We grew older and trips into the centre saw the shift focus from toys to other avenues to spend (squander) pocket money. Having ousted Wimpy from it’s Davygate home, we’d dine in Burger King before pursuing the Eclipse Jeans in Precinct, scan the pre-owned pleasures of Bulmers, be sensually assaulted by abstruse aromas when passing Forever Changes, and laugh when someone had - yet again - poured bubblebath in the Fountain on Parliament Street.  We were never too old for sweets in Woolies though.


A few years later jaunts into town were no less frequent but, as we came of age, a number of doors - previously prohibited - began to open, and behind each one was the overbearing scent of stale cigs and Carlsberg export. Brubakers and Edwards bookended Micklegate, the Brewers Arms was a multi-floor marvel and the walk to the Old Orleans toilets was a distance event in itself. I was never a big fan of Nightclubs but would frequent the Lowther to obtain a ‘PubToClub’ voucher for discounted entry into The Gallery, visited purely because it was the only place to get a drink after 10.30pm on a Sunday. I’d touch upon The Willow but this article would double in size to do justice to the stuff that went on in there.

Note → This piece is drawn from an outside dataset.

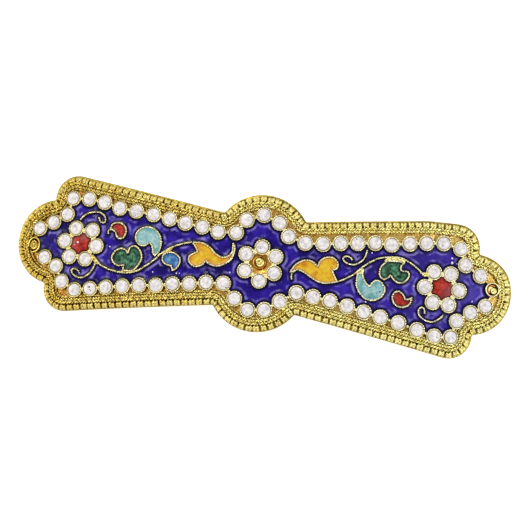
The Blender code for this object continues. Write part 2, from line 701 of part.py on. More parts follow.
def make_fields(parent):
    """The blue ground between dots, petals, leaves and rivets, in three patches, with the wires over it."""
    upper, lower = row_of_dots("upper"), row_of_dots("lower")
    rivets = {name: Vector(place) for name, place in RIVETS}
    edge = upper + [rivets["right"]] + lower[::-1] + [rivets["left"]]
    cuts = []
    for centres in (upper, lower):
        for i, centre in enumerate(centres):
            cuts.append(grown_ring(centre, DOT_RADIUS, DOT_SIDES, dot_sides_start(centres, i)))
        cuts += [ribbon(a, b, RIBBON_HALF_WIDTH + GAP) for a, b in zip(centres, centres[1:])]
    for _, centre, first_angle in ROSETTES:
        for spot in petal_places(centre, first_angle):
            cuts.append(grown_ring(spot, PETAL_RADIUS, PETAL_SIDES))
    for spot in rivets.values():
        cuts.append(grown_ring(spot, RIVET_COLLAR_RADIUS, RIVET_SIDES))
    for _, _, points in LEAVES:
        cuts.append(offset_loop(smooth_loop(points, LEAF_SAMPLES), GAP))
    hearts = [ring(centre, PETAL_ORBIT, PETALS, first_angle) for _, centre, first_angle in ROSETTES]
    routes = [smooth_path(points, STRAND_STEP) for _, points in STRANDS]
    flanks = [line for route in routes for line in strand_flanks(route)]

    def keep(p):
        return inside(p, edge) and not any(inside(p, cut) for cut in cuts + hearts)

    def top(p):
        reach = min(distance_to_path(p, route) for route in routes)
        return STRAND_HEIGHT if reach < STRAND_HALF_WIDTH / 2 else FIELD_HEIGHT

    plan, patches = plan_patches([edge, *cuts], keep, routes + flanks)
    patches = patches[:1] + sorted(patches[1:3], key=lambda patch: plan[patch[0][0]].x)
    for name, patch in zip(FIELDS, patches):
        bm = slab(plan, patch, top)
        middle = sum((plan[i] for triangle in patch for i in triangle), Vector((0, 0))) / (3 * len(patch))
        origin = bend(bm, middle)
        add_object(name, bm, "blue_enamel", parent, origin, smooth=INLAY_SMOOTH_ANGLE)


def strand_flanks(route):
    """The two lines beside a wire, without the points that a tight curl brings too near to it."""
    flanks = []
    for side in (-1, 1):
        line = []
        for i, spot in enumerate(route):
            along = (route[min(i + 1, len(route) - 1)] - route[max(i - 1, 0)]).normalized()
            moved = spot + Vector((-along.y, along.x)) * side * STRAND_HALF_WIDTH
            if distance_to_path(moved, route) > OFFSET_SLACK * STRAND_HALF_WIDTH:
                line.append(moved)
        flanks.append(line)
    return flanks


def make_clasp(parent):
    """The strip under the plate, joined to two cheeks and the flat arm."""
    strip = strip_body()
    strip_origin = bend(strip, (0, 0))
    clasp = add_object("clasp", strip, "spring_steel", parent, strip_origin)
    bracket = bracket_object(parent)
    union = clasp.modifiers.new("join", "BOOLEAN")
    union.operation = "UNION"
    union.solver = "EXACT"
    union.object = bracket
    return clasp


def strip_body():
    """The strip with round ends and three rivet holes, drawn flat."""
    columns = math.ceil(2 * (STRIP_HALF_LENGTH - STRIP_HALF_WIDTH) / STRIP_STEP)
    reach = STRIP_HALF_LENGTH - STRIP_HALF_WIDTH
    along = [-reach + 2 * reach * i / columns for i in range(columns + 1)]
    loop = [Vector((u, -STRIP_HALF_WIDTH)) for u in along]
    loop += [polar((reach, 0), STRIP_HALF_WIDTH, a) for a in STRIP_END_ANGLES]
    loop += [Vector((u, STRIP_HALF_WIDTH)) for u in reversed(along)]
    loop += [polar((-reach, 0), STRIP_HALF_WIDTH, 180 + a) for a in STRIP_END_ANGLES]
    holes = [ring(place, RIVET_HOLE_RADIUS, RIVET_SIDES) for _, place in RIVETS]

    def keep(p):
        return inside(p, loop) and not any(inside(p, hole) for hole in holes)

    plan, patches = plan_patches([loop, *holes], keep)
    bm = slab(plan, patches[0], lambda p: FLOOR_OF_INLAY + STRIP_THICKNESS)
    bmesh.ops.translate(bm, vec=(0, 0, STRIP_BOTTOM - FLOOR_OF_INLAY), verts=bm.verts)
    return bm


def bracket_object(parent):
    """Cheeks and arm as a wide U seen from the side, which the clasp's union takes in."""
    inner = ARM_HALF_LENGTH - CHEEK_LENGTH

    def cheek_top(x):
        reach = ARCH_RADIUS + STRIP_BOTTOM + CHEEK_SINK
        return CROWN_HEIGHT - ARCH_RADIUS + math.sqrt(reach * reach - x * x)

    side = [(-ARM_HALF_LENGTH, 0), (ARM_HALF_LENGTH, 0), (ARM_HALF_LENGTH, cheek_top(ARM_HALF_LENGTH)),
            (inner, cheek_top(inner)), (inner, ARM_THICKNESS), (-inner, ARM_THICKNESS),
            (-inner, cheek_top(inner)), (-ARM_HALF_LENGTH, cheek_top(ARM_HALF_LENGTH))]
    bm = bmesh.new()
    near = [bm.verts.new((x * MM, -ARM_HALF_WIDTH * MM, z * MM)) for x, z in side]
    face = bm.faces.new(near)
    moved = bmesh.ops.extrude_face_region(bm, geom=[face])["geom"]
    verts = [item for item in moved if isinstance(item, bmesh.types.BMVert)]
    bmesh.ops.translate(bm, vec=(0, 2 * ARM_HALF_WIDTH * MM, 0), verts=verts)
    bracket = add_object("clasp_bracket", bm, "spring_steel", parent)
    bracket.hide_render = True
    bracket.display_type = "WIRE"
    return bracket


def main():
    clear_scene()
    clip = bpy.data.objects.new("hair_clip", None)
    bpy.context.scene.collection.objects.link(clip)
    make_plate(clip)
    make_dot_row("upper", clip)
    make_dot_row("lower", clip)
    make_petals(clip)
    make_eyes(clip)
    make_rivets(clip)
    for name, enamel, points in LEAVES:
        make_leaf(name, enamel, points, clip)
    make_fields(clip)
    make_clasp(clip)


main()
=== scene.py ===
"""Looks of an arched hair clip: gilt filigree and fired enamel, built round the fixed CAD frame.

Every piece of the face is drawn flat first, as the CAD is: u along the clip, v across it and h over the
top of the sheet, in millimetres. bend() then lays the finished mesh on the arch, in metres.
"""

import math

import bmesh
import bpy
import numpy as np
from mathutils import Matrix, Vector, noise
from mathutils.geometry import delaunay_2d_cdt
from mathutils.kdtree import KDTree


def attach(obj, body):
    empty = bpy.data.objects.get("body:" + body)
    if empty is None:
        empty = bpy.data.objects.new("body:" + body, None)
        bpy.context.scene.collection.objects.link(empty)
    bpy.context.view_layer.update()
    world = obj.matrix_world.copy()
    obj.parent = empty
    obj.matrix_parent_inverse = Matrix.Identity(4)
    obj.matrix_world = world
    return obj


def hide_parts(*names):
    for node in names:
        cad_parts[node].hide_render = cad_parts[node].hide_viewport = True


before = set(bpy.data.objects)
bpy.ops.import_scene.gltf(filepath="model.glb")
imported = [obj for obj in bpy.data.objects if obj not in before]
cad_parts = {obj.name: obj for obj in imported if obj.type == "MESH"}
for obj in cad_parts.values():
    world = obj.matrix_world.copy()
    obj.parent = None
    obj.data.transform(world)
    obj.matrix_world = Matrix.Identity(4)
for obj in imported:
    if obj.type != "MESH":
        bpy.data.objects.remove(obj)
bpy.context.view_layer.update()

MM = 0.001

# The arch and the sheet, as in the CAD
ARCH_RADIUS = 150.0
CROWN_HEIGHT = 9.3

# The outline, for the quarter with u and v positive
HALF_LENGTH = 45.4
LOBE_RADIUS = 7.55
LOBE_CENTRE_U = HALF_LENGTH - LOBE_RADIUS
SHOULDER_CENTRE = (34.9, 8.0)
SHOULDER_RADIUS = 4.2
NECK = (7.3, 8.2)
CROWN_CENTRE_V = 3.45
CROWN_RADIUS = 8.7
# How the real plate departs from its mirror image: fuller above, smaller at the upper right shoulder
UPPER_LIFT = 0.22
SMALL_SHOULDER_FROM = 29.0
SMALL_SHOULDER_TO = 44.5
SMALL_SHOULDER_SHIFT = (-0.40, -0.65)
CORNER_FILLET = 0.4
CORNER_TRIM = 4.0
CORNER_STEPS = 6
OUTLINE_STEP = 0.5
# Distance in and height along the sheet's softened edge, from its underside up to its top
SHEET_EDGE = ((0.30, -0.80), (0.06, -0.74), (0.0, -0.60), (0.0, -0.16), (0.05, -0.04), (0.16, 0.0),
              (0.36, 0.0))
SHEET_GRID = 1.5

# Bead wire round the edge
BEAD_INSET = 0.78
BEAD_SHIFT = -0.18
# How much further in the wires lie at the two tips
TIP_INSET = 0.26
BEAD_CENTRE_HEIGHT = 0.46
BEAD_PITCH = 1.33
BEAD_SIDES = 12
BEAD_SIZE_SPREAD = 0.10
# Half of one bead, from its middle to its neck, as distance along the wire and radius: a ridge with a dip
BEAD_PROFILE = ((0.0, 0.43), (0.10, 0.48), (0.27, 0.61), (0.43, 0.58), (0.55, 0.42), (0.61, 0.22))
# Dents of the beads, as depth, grain and seed
BEAD_DENTS = ((0.15, 0.65, 1.0), (0.06, 0.28, 3.0))
# Height where the painted shade low on the beads' flanks begins, how fast it grows below that, and its most
FLANK_SHADE_TOP = 0.97
FLANK_SHADE_FADE = 0.36
FLANK_SHADE_SHARE = 0.7
# The two twisted wires inside the beads, as distance in and hand
PLAIT_INSETS = ((1.44, 1.0), (1.96, -1.0))
PLAIT_HEIGHT = 0.70
PLAIT_SHIFT = -0.08
PLAIT_WIRE = 0.15
PLAIT_ORBIT = 0.14
PLAIT_PITCH = 1.04
# The single fine wire inside the plait, along the upper left, the left and the bottom
LACE_INSET = 2.46
LACE_HEIGHT = 0.46
LACE_WIRE = 0.12
LACE_ORBIT = 0.10
LACE_PITCH = 0.80
LACE_END = (40.0, -3.6)
# Grains of solder in the trough between the plait and the dots
GRAIN_INSET = 2.30
GRAIN_RADIUS = 0.20
GRAIN_SPACING = 0.52
GRAIN_PROFILE = ((0.0, -0.1), (0.8, 0.1), (1.0, 0.45), (0.7, 0.85), (0.0, 1.0))

# How high the inlays' undersides lie over the sheet
INLAY_FLOOR = 0.02

# Rings, dots and petals
RING_CENTRE_RADIUS = 1.31
RING_WIRE = 0.060
RING_ORBIT = 0.052
RING_PITCH = 0.90
RING_HEIGHT = 0.84
RING_SAMPLES = 36
CUP_RADIUS = 1.22
CUP_WALL = 0.06
CUP_HEIGHT = 0.88
DOT_RADIUS = 1.17
DOT_SIDES = 28
DOT_RISE = 0.20
DOT_EDGE_HEIGHT = 0.89
# The cup wall of a dot, as radius and height, and the drops of solder between neighbouring rings
CUP_PROFILE = ((0, INLAY_FLOOR), (CUP_RADIUS, INLAY_FLOOR), (CUP_RADIUS, CUP_HEIGHT - 0.04),
               (CUP_RADIUS - 0.03, CUP_HEIGHT), (CUP_RADIUS - CUP_WALL, CUP_HEIGHT),
               (CUP_RADIUS - CUP_WALL, 0.5), (0, 0.5))
DROP_GAP = 3.5
DROP_TURNS = (0.0, 0.5, 1.0, 1.5, 2.0, 2.5, math.pi)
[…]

It’s famously said that York once had a pub for every day of the year. If it were to include ‘licensed premises’ then the quantity of places to get a drink would now be substantially more given the growing ‘cafe culture; within the city. A sign of the times perhaps. The same can be said for the sheer volume of people within the City Centre - in the days before extended opening, late licences and Sunday trading there were ‘quieter times’ to visit town, but nowadays it seems such an occasion has ceased to exist.


Readers will each have their own memories of York from days gone by and I’d imagine those older than myself are able to offer an even greater insight into the past. Youth, perspective, and the odd pair of rose-tinted glasses all influence how we remember a time and place - were things actually as we remember? 


They say that one should always look forwards, but with a past so rich as the city we call home, it doesn’t hurt to take a look back.